On October 30, 2015, the United States Securities and Exchange Commission (“SEC”) moved forward in implementing Title III of the JOBS Act and adopted new rules permitting companies to offer and sell securities to all potential investors through crowdfunding.  Crowdfunding is the use of small amounts of capital from a large number of investors to finance new business ventures.  This method of investment, typically conducted over the internet, is aimed at assisting smaller companies with capital formation by accessing a greater pool of potential investors.  The SEC had previously opened crowdfunding investment to “accredited investors” (investors meeting certain net worth and/or investment experience criteria) but these rules permit non-accredited investors, i.e., everyone else, to participate while providing them with additional protection under the federal securities laws.  Title III and these rules come in response to the enormous growth of equity crowdfunding through financing platforms such as GoFundMe, Kickstarter or Indiegogo.

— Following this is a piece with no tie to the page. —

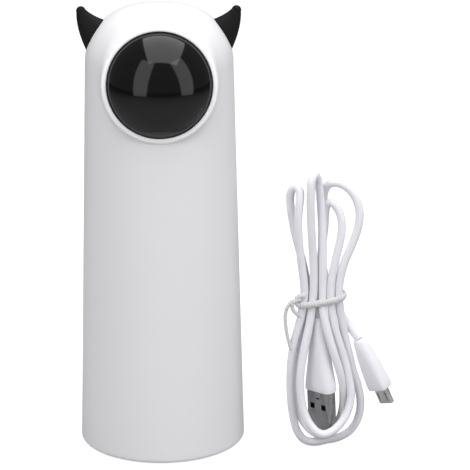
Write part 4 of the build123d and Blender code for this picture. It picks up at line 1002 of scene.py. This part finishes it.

Specifically, the Crowdfunding Regulation rules would:

  • Permit a company to raise up to $1 million in any 12 month period through crowdfunding offerings;
  • Permit individual investors, over a 12 month period, to invest across all crowdfunding offerings up to:
    • $2,000 or 5% of their annual income or net worth, whichever is less, for individuals with annual income or net worth below $100,000, or
    • 10% of their annual income or net worth, whichever is less, for individuals with annual income or net worth greater than or equal to $100,000; and,
  • Cap the aggregate amount of securities sold to an investor through all crowdfunding offerings at $100,000.

The rules also exempt companies raising less than $1 million a year from providing financial statements audited by an independent auditing firm. This removes a barrier to entry given the potential significant cost associated with audited financials. The new rules will take effect 180 days after they are published in the Federal Register.

Though there are many perceived benefits from these new rules, the reality is that many start-ups fail.  As a result, we will likely see an uptick in securities related matters – brought by both the SEC, who will have the responsibility of policing this new marketplace of inexperienced investors, and private plaintiffs seeking to recover losses based on fraud. However, given the limited amount that can be invested and the cost of litigation, it is likely that most private investors will be deterred from filing suit and the SEC will likely bear the lion’s share of the burden.